Total Google Scholar citations in 2021: 1040
This paper is the first to causally examine the importance of relative comparisons for workers’ satisfaction and their job search intentions. In contrast with the 20th paper on the Wellbeing Reading List, this one does not derive from a natural experiment. Instead the authors developed an experiment based on a randomized manipulation of access to information. The treatment group are those employees who were informed about the existence of a web page in which they could search for the pay of other university employees. Those employees with salaries below the median reported lower job and pay satisfaction as well as an increase in the likelihood of looking for a new job. Those with salaries above the median experienced no significant change in pay satisfaction or reported job search.
Frijters, P., Haisken-DeNew, J.P., & Shields, M.A. (2004). Money Does Matter! Evidence from Increasing Real Income and Life Satisfaction in East Germany Following Reunification. American Economic Review, 94, 730-740.
Total Google Scholar citations in 2021: 786
This paper was the first to examine the causal impact between income and life satisfaction in East Germany by exploiting the reunification of Germany. This unanticipated change provides an exogenous and large income increase in East Germany that allows the authors to estimate the causal impact of income on different outcomes. The methodology accounts for fixed individual traits. The authors document that household income increase by 60% between 1990 and 2001, explaining 35–40 percent of the within-covariates variation in life satisfaction. This is a substantial impact.
Luechinger, S. (2009). Valuing air quality using the life satisfaction approach. The Economic Journal, 119, 482–515.

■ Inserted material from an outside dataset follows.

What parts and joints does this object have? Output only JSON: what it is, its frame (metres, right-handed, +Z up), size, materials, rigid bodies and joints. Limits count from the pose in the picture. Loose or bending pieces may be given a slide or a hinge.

Total Google Scholar citations in 2021: 570
This paper was among the first to use a life satisfaction questions from survey data, combined with administrative data on pollution, to estimate the monetary value of a non-market good, air quality. Luechinger suggested that because the life satisfaction data contain useful information on individuals’ preferences and hedonic experience of public goods, the life satisfaction approach expands economists’ toolbox in the area of non-market valuation, complementing the methods to monetarise non-market good for cost benefit analysis and policy design.
See also the WWP December 2021 survey on the WELLBY cost-benefit methodology
Diener, E (1984). Subjective Well-Being. Psychological Bulletin, 95, 542–575.
Total Google Scholar citations in 2021: 5
Professor Diener is one of the best-known happiness scholars and his article was his first paper in subjective wellbeing. The paper reviews the literature since 1967 and ends by setting the priorities for future research, notably emphasizing the need to combine data with theoretical prepositions and to integrate the different theories.
We lost Professor Diener in 2021. See the July 2021 World Wellbeing Panel survey dedicated to his work and his memory: Is happiness a way of life, shared with others?
The 23rd and 24th papers in the Wellbeing Reading List were written by three psychologists. The 24th paper was written in 1989, a time in which the use of self-reported happiness was yet not widespread in social sciences.
Ryan, R. M., & Deci, E. L. (2000). Self-determination theory and the facilitation of intrinsic motivation, social development, and well-being. American Psychologist, 55, 68-78.
Total Google Scholar citations in 2021: 48,388
This paper focuses on psychological health and examines the factors that enhance (rather than undermine) intrinsic motivation and wellbeing: competence, autonomy, and relatedness. In contrast, the paper finds that excessive control, nonoptimal challenges, and lack of connectedness reduces individual initiative and responsibility and leads to distress and ill wellbeing. This paper is very relevant to those individuals that have strong influence on others’ behaviors, e.g. parents and educators, and managers as mentioned by Ryan and Deci.
Ryff, C. D. (1989). Happiness is everything, or is it? Explorations on the meaning of psychological well-being. Journal of Personality and Social Psychology, 57, 1069-1081.
Total Google Scholar citations in 2021: 18,167
This paper uses survey data to operationalize what constitutes positive psychological functioning with six dimensions (self-acceptance, positive relations with others, autonomy, environmental mastery, purpose in life, and personal growth) and empirically estimate its importance on determining life satisfaction and six other measures of wellbeing. This is, a multidimensional model of psychological wellbeing. Ryff argues that these measures of psychological wellbeing represent more enduring life challenges than happiness. Ryff concluded that the most recurrent criterion for positive well-being has been the individual's sense of self acceptance or self-esteem.